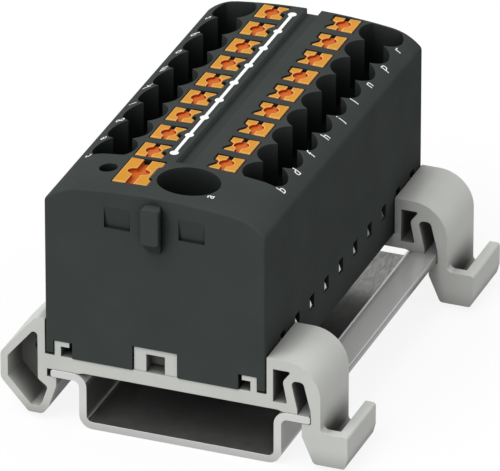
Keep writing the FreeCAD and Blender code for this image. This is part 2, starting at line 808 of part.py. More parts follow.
def build():
    """All the pieces by node name, in the block's own frame."""
    parts = {"housing": in_place(housing()), "bottom_cover": in_place(bottom_cover()),
             "current_bar": in_place(current_bar()), "feed_spring": in_place(feed_spring()),
             "feed_button": in_place(feed_button()), "din_rail": din_rail()}
    for name, front_y in zip(("foot_front", "foot_rear"), foot_fronts()):
        parts[name] = foot(front_y)
    for row, number, x, y, turned in button_seats():
        side = 1 if row == "right" else -1
        parts[f"button_{row}_{number}"] = in_place(small_button(x, y, turned))
        parts[f"spring_{row}_{number}"] = in_place(way_spring(side, y))
    return parts


def main():
    """Build each piece, say what came out, and write it."""
    os.makedirs("parts", exist_ok=True)
    for name, shape in sorted(build().items()):
        solids = shape.Solids
        state = "valid" if shape.isValid() else "NOT VALID"
        low = shape.BoundBox
        print(f"{name}: {len(solids)} solid, {state}, {shape.Volume:.1f} mm3, "
              f"x {low.XMin:.2f} {low.XMax:.2f} y {low.YMin:.2f} {low.YMax:.2f} "
              f"z {low.ZMin:.2f} {low.ZMax:.2f}")
        (solids[0] if len(solids) == 1 else shape).exportStep(f"parts/{name}.step")


main()
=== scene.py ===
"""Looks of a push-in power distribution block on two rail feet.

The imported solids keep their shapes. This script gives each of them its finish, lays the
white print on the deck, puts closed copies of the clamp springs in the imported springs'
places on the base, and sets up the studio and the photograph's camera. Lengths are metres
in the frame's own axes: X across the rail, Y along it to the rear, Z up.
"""

from __future__ import annotations

import json
import logging
import math
from dataclasses import dataclass, field
from enum import Enum, IntEnum
from typing import Callable, Sequence

import bmesh
import bpy
from mathutils import Matrix, Vector
from mathutils.bvhtree import BVHTree

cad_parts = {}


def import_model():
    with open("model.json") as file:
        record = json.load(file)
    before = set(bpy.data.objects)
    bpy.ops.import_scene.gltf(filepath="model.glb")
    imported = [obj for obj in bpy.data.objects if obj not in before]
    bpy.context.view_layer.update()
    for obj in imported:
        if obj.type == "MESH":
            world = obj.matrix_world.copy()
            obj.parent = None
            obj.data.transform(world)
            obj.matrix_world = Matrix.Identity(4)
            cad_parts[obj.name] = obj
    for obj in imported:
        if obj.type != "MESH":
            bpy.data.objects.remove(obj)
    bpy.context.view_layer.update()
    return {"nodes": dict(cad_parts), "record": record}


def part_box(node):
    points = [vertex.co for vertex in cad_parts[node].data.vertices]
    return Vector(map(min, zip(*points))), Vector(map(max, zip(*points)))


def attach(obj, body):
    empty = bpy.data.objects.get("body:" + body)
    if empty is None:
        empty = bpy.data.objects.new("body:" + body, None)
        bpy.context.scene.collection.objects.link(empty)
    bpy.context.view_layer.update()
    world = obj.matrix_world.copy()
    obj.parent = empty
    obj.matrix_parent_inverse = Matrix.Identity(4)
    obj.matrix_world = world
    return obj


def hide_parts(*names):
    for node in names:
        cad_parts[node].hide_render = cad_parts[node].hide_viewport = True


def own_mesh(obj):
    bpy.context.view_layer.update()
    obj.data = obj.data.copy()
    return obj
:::
Short exercise: Each line from the one holding "for row, number, x, y, turned" to the one holding "from __future__ import annotations", those two included, is to be transcribed exactly, and no other line.

Response for this exercise:
    for row, number, x, y, turned in button_seats():
        side = 1 if row == "right" else -1
        parts[f"button_{row}_{number}"] = in_place(small_button(x, y, turned))
        parts[f"spring_{row}_{number}"] = in_place(way_spring(side, y))
    return parts


def main():
    """Build each piece, say what came out, and write it."""
    os.makedirs("parts", exist_ok=True)
    for name, shape in sorted(build().items()):
        solids = shape.Solids
        state = "valid" if shape.isValid() else "NOT VALID"
        low = shape.BoundBox
        print(f"{name}: {len(solids)} solid, {state}, {shape.Volume:.1f} mm3, "
              f"x {low.XMin:.2f} {low.XMax:.2f} y {low.YMin:.2f} {low.YMax:.2f} "
              f"z {low.ZMin:.2f} {low.ZMax:.2f}")
        (solids[0] if len(solids) == 1 else shape).exportStep(f"parts/{name}.step")


main()
=== scene.py ===
"""Looks of a push-in power distribution block on two rail feet.

The imported solids keep their shapes. This script gives each of them its finish, lays the
white print on the deck, puts closed copies of the clamp springs in the imported springs'
places on the base, and sets up the studio and the photograph's camera. Lengths are metres
in the frame's own axes: X across the rail, Y along it to the rear, Z up.
"""

from __future__ import annotations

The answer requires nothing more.